Using the listing below, copy exactly the lines from the one containing "# Fipple block: the" to the one containing "if empty is", both lines included, and no others.
________________________________________
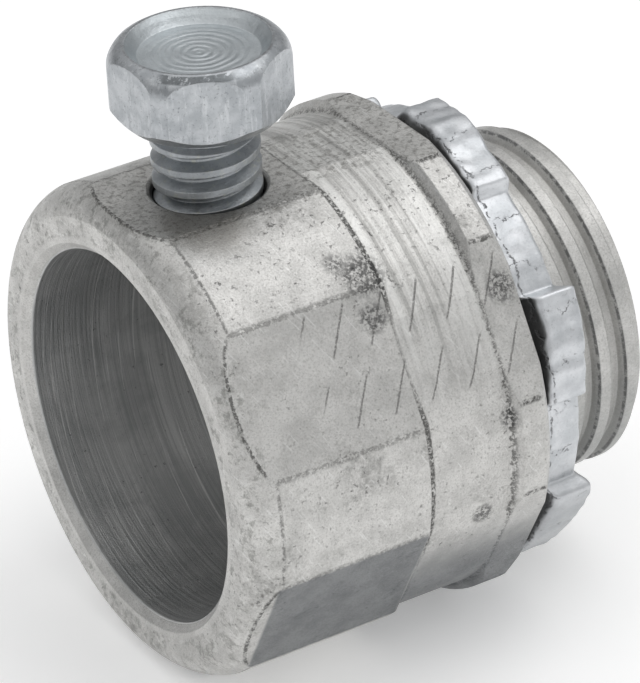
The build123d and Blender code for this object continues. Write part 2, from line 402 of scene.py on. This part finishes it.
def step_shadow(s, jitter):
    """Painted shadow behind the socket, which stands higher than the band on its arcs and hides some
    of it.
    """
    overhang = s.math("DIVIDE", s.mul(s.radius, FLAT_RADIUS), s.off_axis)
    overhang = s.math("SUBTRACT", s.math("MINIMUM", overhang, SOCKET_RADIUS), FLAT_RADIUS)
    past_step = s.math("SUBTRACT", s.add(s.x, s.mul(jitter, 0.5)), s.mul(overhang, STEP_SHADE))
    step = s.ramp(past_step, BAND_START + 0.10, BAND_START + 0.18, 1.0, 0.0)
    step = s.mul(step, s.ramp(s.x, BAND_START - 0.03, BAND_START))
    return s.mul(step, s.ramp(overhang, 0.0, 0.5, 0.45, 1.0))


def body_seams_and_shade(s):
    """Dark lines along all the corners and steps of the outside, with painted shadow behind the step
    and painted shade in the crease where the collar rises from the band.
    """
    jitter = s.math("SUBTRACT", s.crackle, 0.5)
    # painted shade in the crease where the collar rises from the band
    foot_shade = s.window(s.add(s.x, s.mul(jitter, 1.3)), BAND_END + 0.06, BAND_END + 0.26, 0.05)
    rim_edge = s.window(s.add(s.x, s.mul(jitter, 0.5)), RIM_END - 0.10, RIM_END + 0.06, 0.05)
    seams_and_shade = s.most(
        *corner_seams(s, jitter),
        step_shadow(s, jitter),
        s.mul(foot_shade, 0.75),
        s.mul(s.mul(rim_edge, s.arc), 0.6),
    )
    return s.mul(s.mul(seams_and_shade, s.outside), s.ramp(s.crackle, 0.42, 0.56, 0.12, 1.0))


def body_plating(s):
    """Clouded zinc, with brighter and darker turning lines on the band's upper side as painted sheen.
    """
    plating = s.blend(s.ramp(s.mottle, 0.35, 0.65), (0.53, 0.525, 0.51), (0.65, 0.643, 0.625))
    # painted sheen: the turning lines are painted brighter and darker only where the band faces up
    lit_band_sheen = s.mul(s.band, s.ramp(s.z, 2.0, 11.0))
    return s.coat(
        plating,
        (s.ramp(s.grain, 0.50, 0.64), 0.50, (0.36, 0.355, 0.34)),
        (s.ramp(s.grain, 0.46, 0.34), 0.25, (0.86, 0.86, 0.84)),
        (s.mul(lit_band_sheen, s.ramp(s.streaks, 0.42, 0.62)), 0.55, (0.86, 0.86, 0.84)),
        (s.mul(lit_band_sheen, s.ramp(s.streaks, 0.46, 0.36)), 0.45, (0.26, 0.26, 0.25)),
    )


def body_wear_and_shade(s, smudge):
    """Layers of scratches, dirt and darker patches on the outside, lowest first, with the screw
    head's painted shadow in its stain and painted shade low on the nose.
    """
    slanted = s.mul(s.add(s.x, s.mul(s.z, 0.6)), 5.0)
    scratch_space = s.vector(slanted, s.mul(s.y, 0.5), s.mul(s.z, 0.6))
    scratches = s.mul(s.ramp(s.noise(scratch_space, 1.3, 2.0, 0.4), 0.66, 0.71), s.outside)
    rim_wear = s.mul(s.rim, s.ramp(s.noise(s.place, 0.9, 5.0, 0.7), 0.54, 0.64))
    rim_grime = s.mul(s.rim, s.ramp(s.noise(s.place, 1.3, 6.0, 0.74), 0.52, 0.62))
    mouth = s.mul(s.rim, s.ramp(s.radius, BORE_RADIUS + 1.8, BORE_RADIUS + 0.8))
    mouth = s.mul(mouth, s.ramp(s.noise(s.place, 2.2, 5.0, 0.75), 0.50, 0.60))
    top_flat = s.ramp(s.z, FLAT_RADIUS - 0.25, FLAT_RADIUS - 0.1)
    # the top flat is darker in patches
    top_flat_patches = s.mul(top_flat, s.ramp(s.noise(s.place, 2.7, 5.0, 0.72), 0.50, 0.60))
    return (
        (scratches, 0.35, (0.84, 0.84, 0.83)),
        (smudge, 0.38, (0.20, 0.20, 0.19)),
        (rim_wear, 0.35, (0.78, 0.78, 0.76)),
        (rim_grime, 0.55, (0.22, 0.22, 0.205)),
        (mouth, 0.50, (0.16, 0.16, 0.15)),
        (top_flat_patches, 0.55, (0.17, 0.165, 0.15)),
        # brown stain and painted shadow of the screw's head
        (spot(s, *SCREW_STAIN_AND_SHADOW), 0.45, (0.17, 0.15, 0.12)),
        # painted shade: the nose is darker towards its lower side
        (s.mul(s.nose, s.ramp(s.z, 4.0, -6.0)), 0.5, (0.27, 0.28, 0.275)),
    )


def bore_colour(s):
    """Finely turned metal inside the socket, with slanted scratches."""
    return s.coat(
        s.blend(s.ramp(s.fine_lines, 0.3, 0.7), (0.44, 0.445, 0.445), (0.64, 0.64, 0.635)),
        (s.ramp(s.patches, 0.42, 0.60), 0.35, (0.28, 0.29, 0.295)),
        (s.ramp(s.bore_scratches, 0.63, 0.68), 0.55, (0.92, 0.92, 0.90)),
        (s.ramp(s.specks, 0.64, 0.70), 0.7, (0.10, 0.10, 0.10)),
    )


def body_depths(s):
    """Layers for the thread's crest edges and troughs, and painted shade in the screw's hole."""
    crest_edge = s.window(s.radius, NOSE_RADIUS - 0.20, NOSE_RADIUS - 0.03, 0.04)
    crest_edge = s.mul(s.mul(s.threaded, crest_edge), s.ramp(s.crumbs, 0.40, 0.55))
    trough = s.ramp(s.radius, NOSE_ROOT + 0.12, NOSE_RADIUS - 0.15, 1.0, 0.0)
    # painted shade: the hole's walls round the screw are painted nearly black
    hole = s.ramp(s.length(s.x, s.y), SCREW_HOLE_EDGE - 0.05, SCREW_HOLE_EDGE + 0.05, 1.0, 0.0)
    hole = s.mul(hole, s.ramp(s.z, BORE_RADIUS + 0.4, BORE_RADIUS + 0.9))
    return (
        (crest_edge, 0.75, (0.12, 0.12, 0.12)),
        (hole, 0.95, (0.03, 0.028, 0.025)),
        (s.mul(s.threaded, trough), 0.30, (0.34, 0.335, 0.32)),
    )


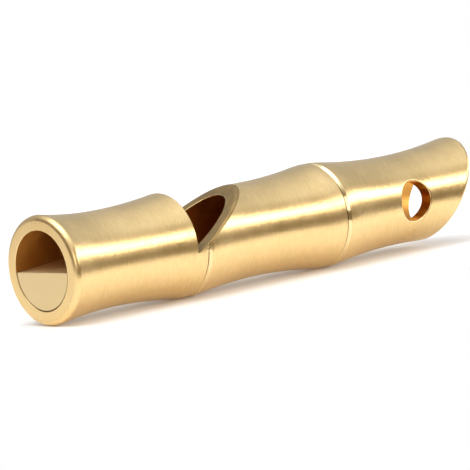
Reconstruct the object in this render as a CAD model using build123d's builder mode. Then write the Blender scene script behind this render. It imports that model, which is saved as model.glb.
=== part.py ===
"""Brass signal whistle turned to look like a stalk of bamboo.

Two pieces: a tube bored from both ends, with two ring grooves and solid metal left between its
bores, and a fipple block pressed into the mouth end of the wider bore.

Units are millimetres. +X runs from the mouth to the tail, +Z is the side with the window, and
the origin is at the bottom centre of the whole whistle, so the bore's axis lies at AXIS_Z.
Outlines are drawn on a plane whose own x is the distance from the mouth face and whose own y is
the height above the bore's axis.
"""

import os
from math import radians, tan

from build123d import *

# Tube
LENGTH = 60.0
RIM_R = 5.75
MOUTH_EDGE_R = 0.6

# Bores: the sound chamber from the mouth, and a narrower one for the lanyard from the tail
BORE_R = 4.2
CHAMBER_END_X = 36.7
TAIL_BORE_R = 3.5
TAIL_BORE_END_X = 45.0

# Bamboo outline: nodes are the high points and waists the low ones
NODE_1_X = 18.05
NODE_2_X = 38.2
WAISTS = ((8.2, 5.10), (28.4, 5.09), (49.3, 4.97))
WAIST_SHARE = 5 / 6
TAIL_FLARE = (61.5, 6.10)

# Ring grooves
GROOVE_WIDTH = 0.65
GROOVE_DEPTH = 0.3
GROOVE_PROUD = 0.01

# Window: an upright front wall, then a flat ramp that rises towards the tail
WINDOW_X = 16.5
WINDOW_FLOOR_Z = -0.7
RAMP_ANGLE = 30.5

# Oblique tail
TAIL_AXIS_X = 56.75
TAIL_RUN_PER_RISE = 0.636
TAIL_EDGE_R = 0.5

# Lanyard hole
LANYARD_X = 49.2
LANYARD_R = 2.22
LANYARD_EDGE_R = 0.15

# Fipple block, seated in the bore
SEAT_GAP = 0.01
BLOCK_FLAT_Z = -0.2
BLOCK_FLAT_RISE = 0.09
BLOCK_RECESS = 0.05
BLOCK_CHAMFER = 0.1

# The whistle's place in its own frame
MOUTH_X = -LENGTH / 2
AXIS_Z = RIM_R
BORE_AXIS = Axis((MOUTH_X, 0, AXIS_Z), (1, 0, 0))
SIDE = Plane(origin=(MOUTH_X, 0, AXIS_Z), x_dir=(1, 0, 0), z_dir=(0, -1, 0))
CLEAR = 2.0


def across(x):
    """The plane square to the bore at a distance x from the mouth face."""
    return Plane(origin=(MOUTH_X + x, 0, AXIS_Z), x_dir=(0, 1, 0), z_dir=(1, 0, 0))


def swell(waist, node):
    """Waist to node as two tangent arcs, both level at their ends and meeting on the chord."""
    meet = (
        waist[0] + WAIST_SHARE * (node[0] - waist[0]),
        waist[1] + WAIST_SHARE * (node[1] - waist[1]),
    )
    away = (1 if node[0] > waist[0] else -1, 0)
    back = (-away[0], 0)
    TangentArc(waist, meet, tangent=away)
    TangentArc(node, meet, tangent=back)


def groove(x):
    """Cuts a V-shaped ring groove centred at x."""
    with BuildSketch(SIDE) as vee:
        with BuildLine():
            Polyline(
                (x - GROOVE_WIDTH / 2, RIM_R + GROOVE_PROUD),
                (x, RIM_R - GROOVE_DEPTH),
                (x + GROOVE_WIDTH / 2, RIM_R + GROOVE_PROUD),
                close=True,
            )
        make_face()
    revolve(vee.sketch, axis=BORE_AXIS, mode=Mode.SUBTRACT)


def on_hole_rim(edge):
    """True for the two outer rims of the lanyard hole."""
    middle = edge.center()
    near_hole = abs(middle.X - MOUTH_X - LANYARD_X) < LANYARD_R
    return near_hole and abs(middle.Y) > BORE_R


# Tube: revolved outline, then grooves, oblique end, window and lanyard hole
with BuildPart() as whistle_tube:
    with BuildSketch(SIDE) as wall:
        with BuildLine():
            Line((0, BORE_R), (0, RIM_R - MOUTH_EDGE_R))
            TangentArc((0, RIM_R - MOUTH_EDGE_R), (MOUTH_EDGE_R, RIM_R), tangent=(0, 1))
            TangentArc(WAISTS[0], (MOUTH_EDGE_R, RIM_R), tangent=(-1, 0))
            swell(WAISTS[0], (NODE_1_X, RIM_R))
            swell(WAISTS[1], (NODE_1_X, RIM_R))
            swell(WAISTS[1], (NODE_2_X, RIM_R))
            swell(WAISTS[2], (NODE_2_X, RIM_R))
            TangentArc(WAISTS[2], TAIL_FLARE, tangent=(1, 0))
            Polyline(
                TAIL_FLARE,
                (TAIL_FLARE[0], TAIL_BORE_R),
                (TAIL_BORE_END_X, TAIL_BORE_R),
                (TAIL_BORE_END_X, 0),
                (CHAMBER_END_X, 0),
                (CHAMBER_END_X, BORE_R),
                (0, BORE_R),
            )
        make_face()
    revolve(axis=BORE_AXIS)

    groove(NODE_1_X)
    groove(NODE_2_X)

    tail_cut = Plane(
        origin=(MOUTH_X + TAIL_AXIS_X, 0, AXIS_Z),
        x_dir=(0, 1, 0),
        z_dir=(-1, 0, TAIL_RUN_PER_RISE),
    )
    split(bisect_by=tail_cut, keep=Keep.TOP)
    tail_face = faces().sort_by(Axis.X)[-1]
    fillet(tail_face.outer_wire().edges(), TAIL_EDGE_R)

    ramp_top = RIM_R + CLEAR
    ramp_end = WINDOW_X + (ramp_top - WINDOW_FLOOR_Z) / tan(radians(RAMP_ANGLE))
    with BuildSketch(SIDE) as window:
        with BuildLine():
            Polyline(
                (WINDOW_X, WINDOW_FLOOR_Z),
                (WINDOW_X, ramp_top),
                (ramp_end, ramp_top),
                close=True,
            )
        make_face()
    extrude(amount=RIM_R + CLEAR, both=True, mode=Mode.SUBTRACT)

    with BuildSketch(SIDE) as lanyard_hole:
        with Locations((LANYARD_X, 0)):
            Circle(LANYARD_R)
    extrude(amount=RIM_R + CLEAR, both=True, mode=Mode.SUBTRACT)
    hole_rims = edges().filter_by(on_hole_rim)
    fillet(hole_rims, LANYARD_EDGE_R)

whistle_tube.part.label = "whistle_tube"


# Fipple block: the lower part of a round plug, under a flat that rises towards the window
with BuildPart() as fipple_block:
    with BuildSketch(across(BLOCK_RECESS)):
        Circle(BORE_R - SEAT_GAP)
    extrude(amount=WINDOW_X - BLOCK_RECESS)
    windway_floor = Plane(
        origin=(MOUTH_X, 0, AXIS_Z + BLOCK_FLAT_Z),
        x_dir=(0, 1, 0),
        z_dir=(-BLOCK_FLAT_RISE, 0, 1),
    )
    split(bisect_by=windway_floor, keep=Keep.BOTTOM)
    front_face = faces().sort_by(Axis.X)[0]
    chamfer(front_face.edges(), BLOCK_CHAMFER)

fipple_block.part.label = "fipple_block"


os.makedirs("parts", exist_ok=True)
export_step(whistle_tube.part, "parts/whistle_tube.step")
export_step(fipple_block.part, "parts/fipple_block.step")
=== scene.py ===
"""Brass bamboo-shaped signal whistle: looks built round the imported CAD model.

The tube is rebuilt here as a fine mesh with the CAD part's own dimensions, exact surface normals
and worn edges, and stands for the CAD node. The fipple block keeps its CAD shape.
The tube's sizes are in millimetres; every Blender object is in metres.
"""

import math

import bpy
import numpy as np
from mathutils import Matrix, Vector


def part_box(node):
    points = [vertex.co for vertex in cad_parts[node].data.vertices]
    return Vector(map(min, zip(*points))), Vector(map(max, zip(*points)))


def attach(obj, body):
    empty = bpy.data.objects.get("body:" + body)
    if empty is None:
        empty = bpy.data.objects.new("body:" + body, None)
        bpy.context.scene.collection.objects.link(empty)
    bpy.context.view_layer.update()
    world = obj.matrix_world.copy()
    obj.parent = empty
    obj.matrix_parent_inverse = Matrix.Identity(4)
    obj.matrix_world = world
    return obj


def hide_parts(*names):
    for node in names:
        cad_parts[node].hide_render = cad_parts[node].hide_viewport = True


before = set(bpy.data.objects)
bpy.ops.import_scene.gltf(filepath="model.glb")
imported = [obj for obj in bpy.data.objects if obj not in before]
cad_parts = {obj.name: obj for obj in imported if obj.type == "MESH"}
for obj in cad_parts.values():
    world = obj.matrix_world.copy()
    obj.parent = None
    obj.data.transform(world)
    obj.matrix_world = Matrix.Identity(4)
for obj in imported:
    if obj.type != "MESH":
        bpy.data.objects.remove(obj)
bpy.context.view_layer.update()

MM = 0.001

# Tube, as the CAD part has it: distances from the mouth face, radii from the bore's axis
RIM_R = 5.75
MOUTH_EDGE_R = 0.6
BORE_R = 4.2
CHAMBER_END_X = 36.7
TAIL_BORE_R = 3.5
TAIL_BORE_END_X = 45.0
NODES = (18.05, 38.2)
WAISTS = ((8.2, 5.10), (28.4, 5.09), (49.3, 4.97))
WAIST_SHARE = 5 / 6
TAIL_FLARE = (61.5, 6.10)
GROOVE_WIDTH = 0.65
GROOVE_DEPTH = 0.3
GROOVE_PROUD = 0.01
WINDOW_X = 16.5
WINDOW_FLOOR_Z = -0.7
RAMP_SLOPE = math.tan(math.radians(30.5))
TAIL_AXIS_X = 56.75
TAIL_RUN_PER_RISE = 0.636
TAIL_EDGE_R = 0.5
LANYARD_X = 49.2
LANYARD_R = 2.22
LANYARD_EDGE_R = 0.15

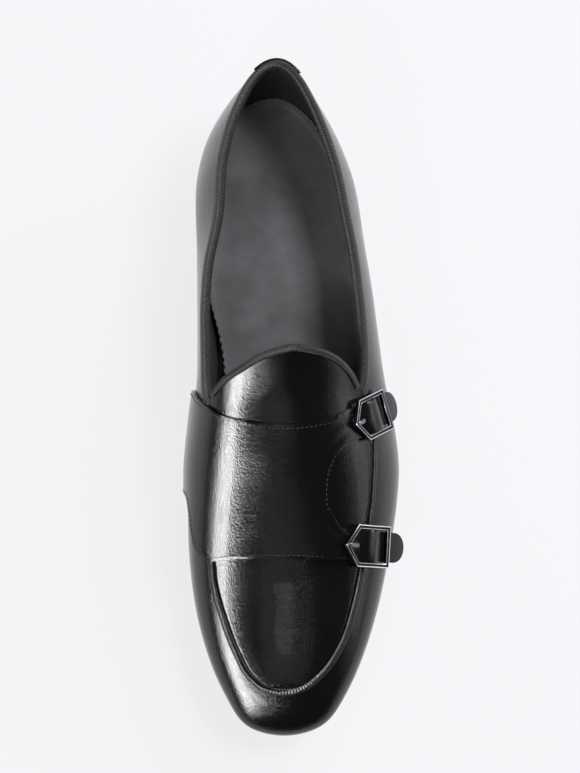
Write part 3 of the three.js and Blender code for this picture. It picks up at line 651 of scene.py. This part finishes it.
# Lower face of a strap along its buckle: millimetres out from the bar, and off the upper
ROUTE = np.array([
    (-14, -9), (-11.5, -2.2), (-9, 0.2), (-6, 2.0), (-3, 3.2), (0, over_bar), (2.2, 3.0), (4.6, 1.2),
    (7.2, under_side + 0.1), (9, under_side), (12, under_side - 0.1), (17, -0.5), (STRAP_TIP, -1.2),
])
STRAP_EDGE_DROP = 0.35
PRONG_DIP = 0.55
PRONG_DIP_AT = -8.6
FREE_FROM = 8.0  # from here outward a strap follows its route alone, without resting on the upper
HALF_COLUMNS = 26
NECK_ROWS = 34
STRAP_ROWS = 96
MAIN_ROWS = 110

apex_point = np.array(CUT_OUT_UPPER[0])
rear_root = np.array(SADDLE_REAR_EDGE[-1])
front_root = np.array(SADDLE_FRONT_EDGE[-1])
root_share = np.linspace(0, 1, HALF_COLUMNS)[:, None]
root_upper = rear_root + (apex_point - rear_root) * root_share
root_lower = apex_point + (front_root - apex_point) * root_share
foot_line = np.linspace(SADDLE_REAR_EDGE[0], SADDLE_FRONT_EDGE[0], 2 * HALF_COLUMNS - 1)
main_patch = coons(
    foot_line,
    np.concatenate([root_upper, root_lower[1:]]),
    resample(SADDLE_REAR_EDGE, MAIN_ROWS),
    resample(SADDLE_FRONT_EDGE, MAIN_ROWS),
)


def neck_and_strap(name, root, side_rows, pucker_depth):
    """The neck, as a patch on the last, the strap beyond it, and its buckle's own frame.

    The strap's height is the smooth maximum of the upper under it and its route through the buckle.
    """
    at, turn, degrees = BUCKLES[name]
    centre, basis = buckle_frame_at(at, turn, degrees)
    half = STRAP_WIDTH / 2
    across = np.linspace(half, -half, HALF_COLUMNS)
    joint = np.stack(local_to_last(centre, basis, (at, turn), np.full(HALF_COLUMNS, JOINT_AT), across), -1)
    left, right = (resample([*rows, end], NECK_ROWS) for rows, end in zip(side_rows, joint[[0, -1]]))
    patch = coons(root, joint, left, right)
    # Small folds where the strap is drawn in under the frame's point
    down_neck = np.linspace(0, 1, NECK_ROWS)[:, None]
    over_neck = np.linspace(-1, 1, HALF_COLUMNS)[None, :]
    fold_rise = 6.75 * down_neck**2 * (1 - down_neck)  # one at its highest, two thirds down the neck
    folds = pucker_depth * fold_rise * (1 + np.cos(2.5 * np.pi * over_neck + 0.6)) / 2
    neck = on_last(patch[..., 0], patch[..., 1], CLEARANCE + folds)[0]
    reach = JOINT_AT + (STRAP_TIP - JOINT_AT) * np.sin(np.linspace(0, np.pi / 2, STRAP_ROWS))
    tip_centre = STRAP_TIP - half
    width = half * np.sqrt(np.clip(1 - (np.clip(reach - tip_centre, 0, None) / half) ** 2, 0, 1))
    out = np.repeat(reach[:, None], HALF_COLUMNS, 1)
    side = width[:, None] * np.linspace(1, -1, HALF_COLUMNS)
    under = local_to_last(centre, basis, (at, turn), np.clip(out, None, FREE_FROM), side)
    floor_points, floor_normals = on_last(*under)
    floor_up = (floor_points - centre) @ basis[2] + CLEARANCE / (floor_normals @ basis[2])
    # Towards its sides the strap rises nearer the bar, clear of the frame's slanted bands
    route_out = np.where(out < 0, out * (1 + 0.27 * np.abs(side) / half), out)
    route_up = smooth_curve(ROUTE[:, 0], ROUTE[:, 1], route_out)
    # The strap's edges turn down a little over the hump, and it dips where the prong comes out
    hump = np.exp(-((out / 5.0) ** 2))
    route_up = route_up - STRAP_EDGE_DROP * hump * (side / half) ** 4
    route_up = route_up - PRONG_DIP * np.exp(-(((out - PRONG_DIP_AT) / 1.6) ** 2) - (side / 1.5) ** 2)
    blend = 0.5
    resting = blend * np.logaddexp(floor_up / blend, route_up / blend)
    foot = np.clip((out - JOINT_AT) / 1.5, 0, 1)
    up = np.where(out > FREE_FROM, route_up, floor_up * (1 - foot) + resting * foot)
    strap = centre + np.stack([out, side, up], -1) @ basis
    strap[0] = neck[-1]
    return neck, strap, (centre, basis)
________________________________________
(ANSWER TO THIS PROBLEM):
# Fipple block: the lower part of a round plug, under a flat that rises towards the window
with BuildPart() as fipple_block:
    with BuildSketch(across(BLOCK_RECESS)):
        Circle(BORE_R - SEAT_GAP)
    extrude(amount=WINDOW_X - BLOCK_RECESS)
    windway_floor = Plane(
        origin=(MOUTH_X, 0, AXIS_Z + BLOCK_FLAT_Z),
        x_dir=(0, 1, 0),
        z_dir=(-BLOCK_FLAT_RISE, 0, 1),
    )
    split(bisect_by=windway_floor, keep=Keep.BOTTOM)
    front_face = faces().sort_by(Axis.X)[0]
    chamfer(front_face.edges(), BLOCK_CHAMFER)

fipple_block.part.label = "fipple_block"


os.makedirs("parts", exist_ok=True)
export_step(whistle_tube.part, "parts/whistle_tube.step")
export_step(fipple_block.part, "parts/fipple_block.step")
=== scene.py ===
"""Brass bamboo-shaped signal whistle: looks built round the imported CAD model.

The tube is rebuilt here as a fine mesh with the CAD part's own dimensions, exact surface normals
and worn edges, and stands for the CAD node. The fipple block keeps its CAD shape.
The tube's sizes are in millimetres; every Blender object is in metres.
"""

import math

import bpy
import numpy as np
from mathutils import Matrix, Vector


def part_box(node):
    points = [vertex.co for vertex in cad_parts[node].data.vertices]
    return Vector(map(min, zip(*points))), Vector(map(max, zip(*points)))


def attach(obj, body):
    empty = bpy.data.objects.get("body:" + body)
    if empty is None:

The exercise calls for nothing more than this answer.